No hemos avanzado ni un milímetro con respecto al nacionalcatolicismo. Solo en cinismo, porque, durante el franquismo, el Estado era católico por la gracia de Dios y por decisión del golpismo; en cambio, ahora, el Estado es aconfesional. Y este detalle esencial se lo pasan por la gatera.
Tanto el rey como los representantes institucionales del Estado aconfesional la han vuelto a cagar y, al hacerlo, siguen cubriendo de mierda, no solo su congruencia política, sino, lo que es mucho peor, la pluralidad de la ciudadanía o, si lo prefieren, el pueblo español, en materia de creencias o de ausencia de estas, que de todo hay en la viña del señor.
Para colmo, el rey Felipe VI, en lugar de limitarse al contenido confesional del acto, que ya de por sí se las trae, lo ha aprovechado para deslizarse por la pendiente de la política, defendiendo “la Corona como puente entre pasado, presente y futuro; simbolizando la continuidad de nuestra Nación en la historia como comunidad política, cultural y humana”.
Era lo que nos faltaba por oír. No solo no se inmuta al cargarse el carácter aconfesional de la Constitución, sino que hace lo propio en materia política, borrando de un plumazo de la historia de España aquellos momentos en que su ciudadanía optó por formas de gobierno totalmente contrarias al sistema monárquico. Y, al parecer, eso mismo nos espera, porque, según la clarividencia de este borbón, la monarquía seguirá siendo forma política de los españoles por determinismo o fatalidad de la historia, pero no voluntad expresa y democrática del pueblo soberano.
Afirmar que la monarquía simboliza la continuidad de nuestra nación como “comunidad política, cultural y humana”, solo es fruto interesado y egoísta de un reduccionismo histórico tan miope como injusto y revela la falta de fundamentación democrática del pensamiento político del actual borbón.

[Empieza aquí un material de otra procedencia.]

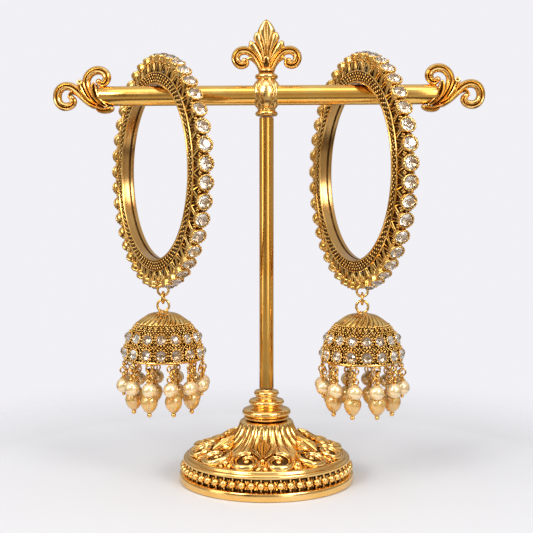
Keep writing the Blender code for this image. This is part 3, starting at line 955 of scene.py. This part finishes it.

Estaría bien que Felipe VI repasara la lección de historia en la que se cuenta cómo llegó él mismo a ser rey y cómo lo hizo su emérito padre. Solo por esta constatación debería ser más prudente a la hora de establecer aquellos principios regulativos de la sociedad española derivados de esa institución llamada monarquía. Y sería aconsejable que rebajara sus humos a la hora de santificar la institución que le da de comer tan regaladamente. La Monarquía solo representa históricamente una forma de gobierno absolutista impuesta manu militari, jamás por vía referéndum.
También, le vendría muy bien reflexionara en aquella afirmación de Nietzsche sobre el príncipe: “Ha heredado una riqueza adquirida por medios ilegales y reina gracias a las violencias de sus antepasados”. Una descripción que, como señala el filósofo alemán, es extensiva a todos los reyes habidos y por haber. Ya no digamos a los borbones y mucho más en concreto al jubilado king.
Nunca la sociedad española decidió democráticamente que un rey gobernase en España. Siempre lo hizo por vías autoritarias y militares. Así que no nos canten milongas acerca de los valores transmitidos por la Corona; menos aún, presentarla como fuente exclusiva y excluyente de una “comunidad unida por lazos políticos, humanos y culturales”.
Lazos políticos, humanos y culturales impuestos por reales órdenes y decretos. Jamás adoptados y adaptados por decisión voluntaria y libre de su ciudadanía, reducida bajo los reyes, borbones o no, a súbditos de tercera categoría, sin derechos de ningún tipo.
En fin. Si tanta es la fuerza de la Corona en crear afinidades y valores comunes políticos humanos y culturales, entre los ciudadanos, ¿por qué la clase política tuvo la desfachatez de meterla de matute en la Constitución y no la ofreció en paquete aparte para ser refrendada por vía democrática en un referéndum?
Si tanto amor, tanta admiración, despierta la monarquía en la sociedad, ¿por qué no preguntar a esta de qué modo se concretan estos sentimientos en términos prácticos y dejarnos de tanta floritura sentimental y fraseología barata como presentar la monarquía como hacedora de puentes, que eso es lo que significa Pontífice, curiosamente como se llama al papa? Hay coincidencias que dan mucho que pensar.